## DATA EXTRACT
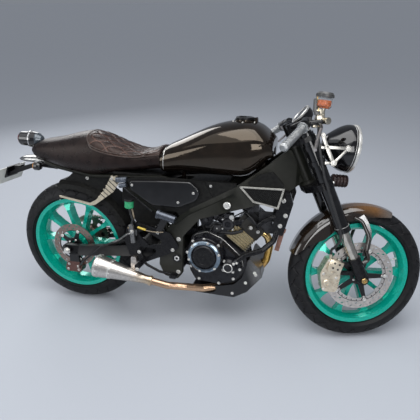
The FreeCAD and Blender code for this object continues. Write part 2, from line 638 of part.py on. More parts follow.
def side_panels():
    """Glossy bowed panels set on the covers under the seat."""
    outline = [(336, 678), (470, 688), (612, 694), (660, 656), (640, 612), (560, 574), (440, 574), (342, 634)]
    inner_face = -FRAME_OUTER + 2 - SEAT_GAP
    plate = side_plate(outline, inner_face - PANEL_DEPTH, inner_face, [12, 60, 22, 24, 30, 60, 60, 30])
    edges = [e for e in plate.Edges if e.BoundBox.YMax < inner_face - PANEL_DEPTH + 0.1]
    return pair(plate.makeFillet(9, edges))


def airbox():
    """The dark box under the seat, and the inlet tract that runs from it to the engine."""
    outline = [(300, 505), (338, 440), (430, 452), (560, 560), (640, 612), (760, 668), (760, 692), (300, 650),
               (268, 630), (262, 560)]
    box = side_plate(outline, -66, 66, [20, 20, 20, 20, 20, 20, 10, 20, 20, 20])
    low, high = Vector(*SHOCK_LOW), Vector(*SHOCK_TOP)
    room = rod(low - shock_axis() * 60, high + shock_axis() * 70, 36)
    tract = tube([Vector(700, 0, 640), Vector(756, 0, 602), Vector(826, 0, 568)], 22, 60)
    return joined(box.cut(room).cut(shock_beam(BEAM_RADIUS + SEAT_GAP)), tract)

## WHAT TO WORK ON
Give the listing again, word for word.

## RESULT OF THE EXERCISE
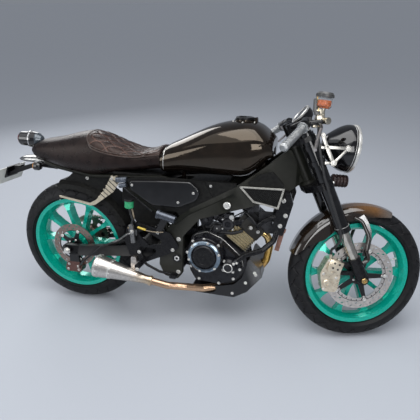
The FreeCAD and Blender code for this object continues. Write part 2, from line 638 of part.py on. More parts follow.
def side_panels():
    """Glossy bowed panels set on the covers under the seat."""
    outline = [(336, 678), (470, 688), (612, 694), (660, 656), (640, 612), (560, 574), (440, 574), (342, 634)]
    inner_face = -FRAME_OUTER + 2 - SEAT_GAP
    plate = side_plate(outline, inner_face - PANEL_DEPTH, inner_face, [12, 60, 22, 24, 30, 60, 60, 30])
    edges = [e for e in plate.Edges if e.BoundBox.YMax < inner_face - PANEL_DEPTH + 0.1]
    return pair(plate.makeFillet(9, edges))


def airbox():
    """The dark box under the seat, and the inlet tract that runs from it to the engine."""
    outline = [(300, 505), (338, 440), (430, 452), (560, 560), (640, 612), (760, 668), (760, 692), (300, 650),
               (268, 630), (262, 560)]
    box = side_plate(outline, -66, 66, [20, 20, 20, 20, 20, 20, 10, 20, 20, 20])
    low, high = Vector(*SHOCK_LOW), Vector(*SHOCK_TOP)
    room = rod(low - shock_axis() * 60, high + shock_axis() * 70, 36)
    tract = tube([Vector(700, 0, 640), Vector(756, 0, 602), Vector(826, 0, 568)], 22, 60)
    return joined(box.cut(room).cut(shock_beam(BEAM_RADIUS + SEAT_GAP)), tract)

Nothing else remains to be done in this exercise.